### DIRECTIONS
Stop after the line with "const past = 1;": repeat exactly every line before it, beginning with the first, and that line itself.

[start MATERIAL PROVIDED]

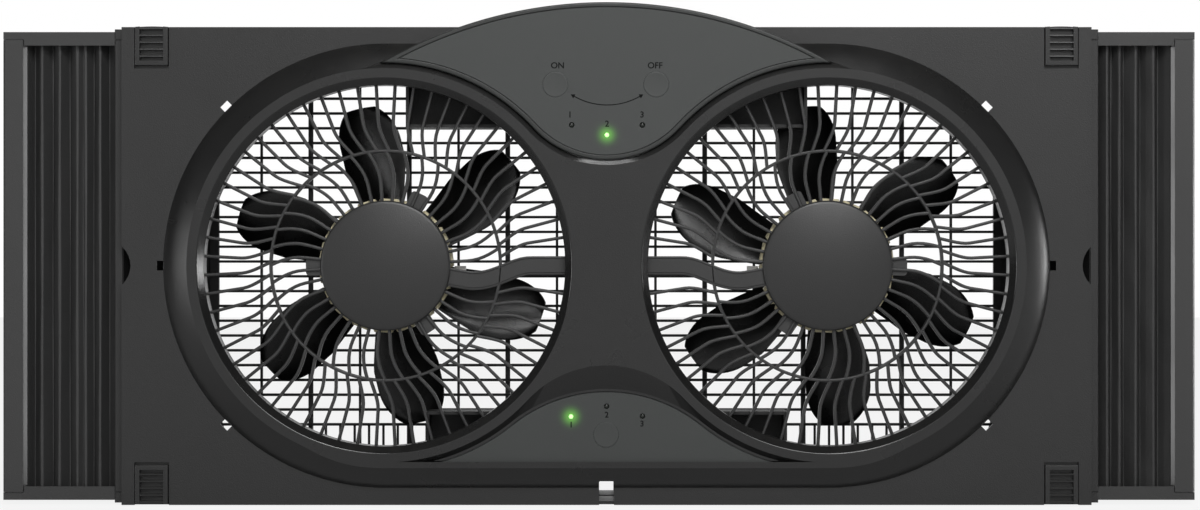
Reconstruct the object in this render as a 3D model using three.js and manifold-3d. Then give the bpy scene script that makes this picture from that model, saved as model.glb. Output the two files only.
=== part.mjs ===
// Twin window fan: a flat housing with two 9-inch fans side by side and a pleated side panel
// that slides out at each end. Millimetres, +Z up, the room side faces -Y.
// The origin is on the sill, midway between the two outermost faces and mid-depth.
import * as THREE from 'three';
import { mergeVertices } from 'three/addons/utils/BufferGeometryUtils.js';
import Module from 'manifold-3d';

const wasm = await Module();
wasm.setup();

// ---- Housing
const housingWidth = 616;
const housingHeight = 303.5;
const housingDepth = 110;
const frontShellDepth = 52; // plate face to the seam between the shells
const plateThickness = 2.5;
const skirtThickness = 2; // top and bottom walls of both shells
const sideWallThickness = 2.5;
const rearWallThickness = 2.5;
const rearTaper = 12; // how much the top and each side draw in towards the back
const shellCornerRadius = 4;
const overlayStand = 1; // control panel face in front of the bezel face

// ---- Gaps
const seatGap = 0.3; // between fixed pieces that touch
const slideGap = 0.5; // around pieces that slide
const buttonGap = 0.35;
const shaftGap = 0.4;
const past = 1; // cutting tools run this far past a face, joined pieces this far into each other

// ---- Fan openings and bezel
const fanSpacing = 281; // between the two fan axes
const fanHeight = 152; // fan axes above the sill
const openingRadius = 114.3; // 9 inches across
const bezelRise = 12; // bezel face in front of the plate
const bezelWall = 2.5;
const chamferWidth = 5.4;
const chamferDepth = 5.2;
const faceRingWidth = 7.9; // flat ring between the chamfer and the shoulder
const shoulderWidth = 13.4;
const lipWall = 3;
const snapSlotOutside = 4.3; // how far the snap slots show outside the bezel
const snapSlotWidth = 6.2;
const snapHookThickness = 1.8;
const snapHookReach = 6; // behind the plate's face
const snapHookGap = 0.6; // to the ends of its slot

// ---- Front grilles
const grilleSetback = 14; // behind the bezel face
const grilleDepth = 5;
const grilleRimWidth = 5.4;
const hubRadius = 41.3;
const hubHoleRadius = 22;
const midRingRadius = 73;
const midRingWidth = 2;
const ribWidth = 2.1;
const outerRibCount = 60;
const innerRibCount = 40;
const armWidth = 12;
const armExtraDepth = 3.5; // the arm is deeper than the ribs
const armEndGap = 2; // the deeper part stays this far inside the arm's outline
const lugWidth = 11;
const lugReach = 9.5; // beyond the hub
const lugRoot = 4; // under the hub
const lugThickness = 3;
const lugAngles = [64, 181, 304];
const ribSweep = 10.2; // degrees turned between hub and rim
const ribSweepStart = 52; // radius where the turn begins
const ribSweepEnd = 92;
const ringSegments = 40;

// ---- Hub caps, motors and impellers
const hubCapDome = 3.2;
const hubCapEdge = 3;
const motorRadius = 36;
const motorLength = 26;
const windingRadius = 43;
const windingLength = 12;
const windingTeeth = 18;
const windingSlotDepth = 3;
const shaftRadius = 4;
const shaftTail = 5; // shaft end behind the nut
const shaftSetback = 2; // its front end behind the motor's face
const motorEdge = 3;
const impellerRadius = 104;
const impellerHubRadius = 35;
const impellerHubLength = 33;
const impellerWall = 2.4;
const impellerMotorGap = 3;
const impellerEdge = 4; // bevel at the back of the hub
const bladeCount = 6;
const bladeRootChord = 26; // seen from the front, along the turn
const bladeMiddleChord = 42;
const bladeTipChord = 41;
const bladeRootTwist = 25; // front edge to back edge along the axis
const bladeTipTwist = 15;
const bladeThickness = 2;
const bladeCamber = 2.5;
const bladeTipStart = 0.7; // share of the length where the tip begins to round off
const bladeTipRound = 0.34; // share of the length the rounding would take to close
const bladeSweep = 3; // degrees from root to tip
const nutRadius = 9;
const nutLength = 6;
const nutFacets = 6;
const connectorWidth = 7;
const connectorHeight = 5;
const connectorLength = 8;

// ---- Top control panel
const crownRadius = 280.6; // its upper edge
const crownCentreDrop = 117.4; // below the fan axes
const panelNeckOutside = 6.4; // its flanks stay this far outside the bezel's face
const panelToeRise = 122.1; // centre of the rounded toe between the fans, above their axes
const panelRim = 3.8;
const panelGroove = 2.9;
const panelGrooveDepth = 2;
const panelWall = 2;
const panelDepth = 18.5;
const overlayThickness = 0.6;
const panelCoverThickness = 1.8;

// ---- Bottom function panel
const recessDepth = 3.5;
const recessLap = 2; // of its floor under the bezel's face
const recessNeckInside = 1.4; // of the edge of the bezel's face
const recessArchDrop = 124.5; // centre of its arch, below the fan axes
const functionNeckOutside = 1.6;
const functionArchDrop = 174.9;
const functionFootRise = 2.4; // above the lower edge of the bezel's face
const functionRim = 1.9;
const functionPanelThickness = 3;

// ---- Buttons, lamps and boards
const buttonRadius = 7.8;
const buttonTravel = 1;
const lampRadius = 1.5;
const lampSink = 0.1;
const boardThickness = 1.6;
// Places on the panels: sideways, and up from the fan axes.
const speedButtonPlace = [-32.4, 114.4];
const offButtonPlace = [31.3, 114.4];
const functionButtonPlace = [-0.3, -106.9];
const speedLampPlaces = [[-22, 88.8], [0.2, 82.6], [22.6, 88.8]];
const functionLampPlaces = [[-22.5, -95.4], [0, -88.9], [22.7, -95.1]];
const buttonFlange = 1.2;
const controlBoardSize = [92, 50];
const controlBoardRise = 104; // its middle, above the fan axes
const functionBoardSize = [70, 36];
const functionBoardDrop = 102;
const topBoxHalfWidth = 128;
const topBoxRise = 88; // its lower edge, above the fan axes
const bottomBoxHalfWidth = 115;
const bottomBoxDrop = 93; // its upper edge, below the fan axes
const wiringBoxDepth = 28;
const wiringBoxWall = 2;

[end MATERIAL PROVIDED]

### RESULT OF THE TASK
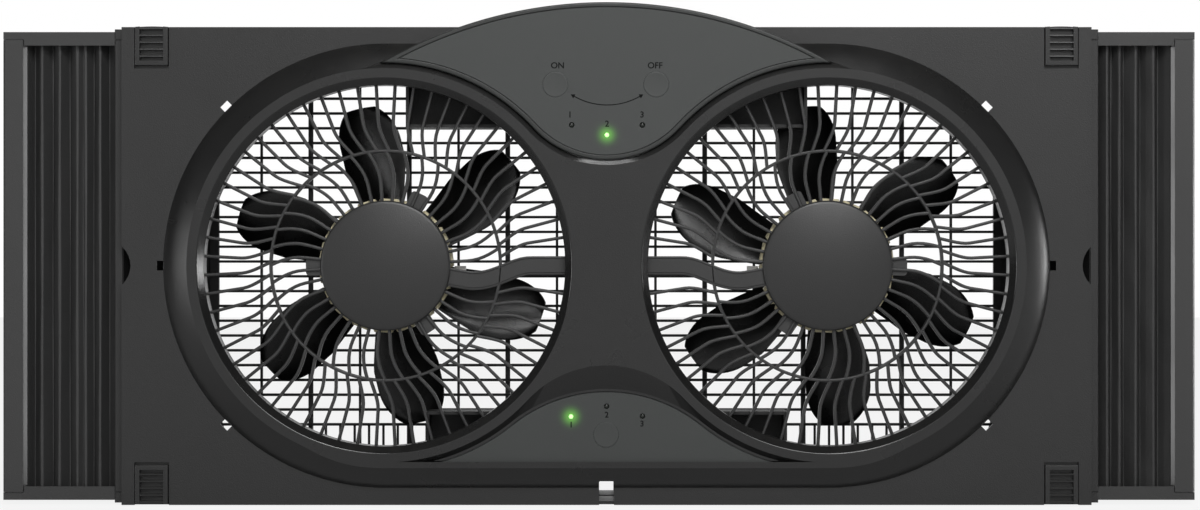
Reconstruct the object in this render as a 3D model using three.js and manifold-3d. Then give the bpy scene script that makes this picture from that model, saved as model.glb. Output the two files only.
=== part.mjs ===
// Twin window fan: a flat housing with two 9-inch fans side by side and a pleated side panel
// that slides out at each end. Millimetres, +Z up, the room side faces -Y.
// The origin is on the sill, midway between the two outermost faces and mid-depth.
import * as THREE from 'three';
import { mergeVertices } from 'three/addons/utils/BufferGeometryUtils.js';
import Module from 'manifold-3d';

const wasm = await Module();
wasm.setup();

// ---- Housing
const housingWidth = 616;
const housingHeight = 303.5;
const housingDepth = 110;
const frontShellDepth = 52; // plate face to the seam between the shells
const plateThickness = 2.5;
const skirtThickness = 2; // top and bottom walls of both shells
const sideWallThickness = 2.5;
const rearWallThickness = 2.5;
const rearTaper = 12; // how much the top and each side draw in towards the back
const shellCornerRadius = 4;
const overlayStand = 1; // control panel face in front of the bezel face

// ---- Gaps
const seatGap = 0.3; // between fixed pieces that touch
const slideGap = 0.5; // around pieces that slide
const buttonGap = 0.35;
const shaftGap = 0.4;
const past = 1; // cutting tools run this far past a face, joined pieces this far into each other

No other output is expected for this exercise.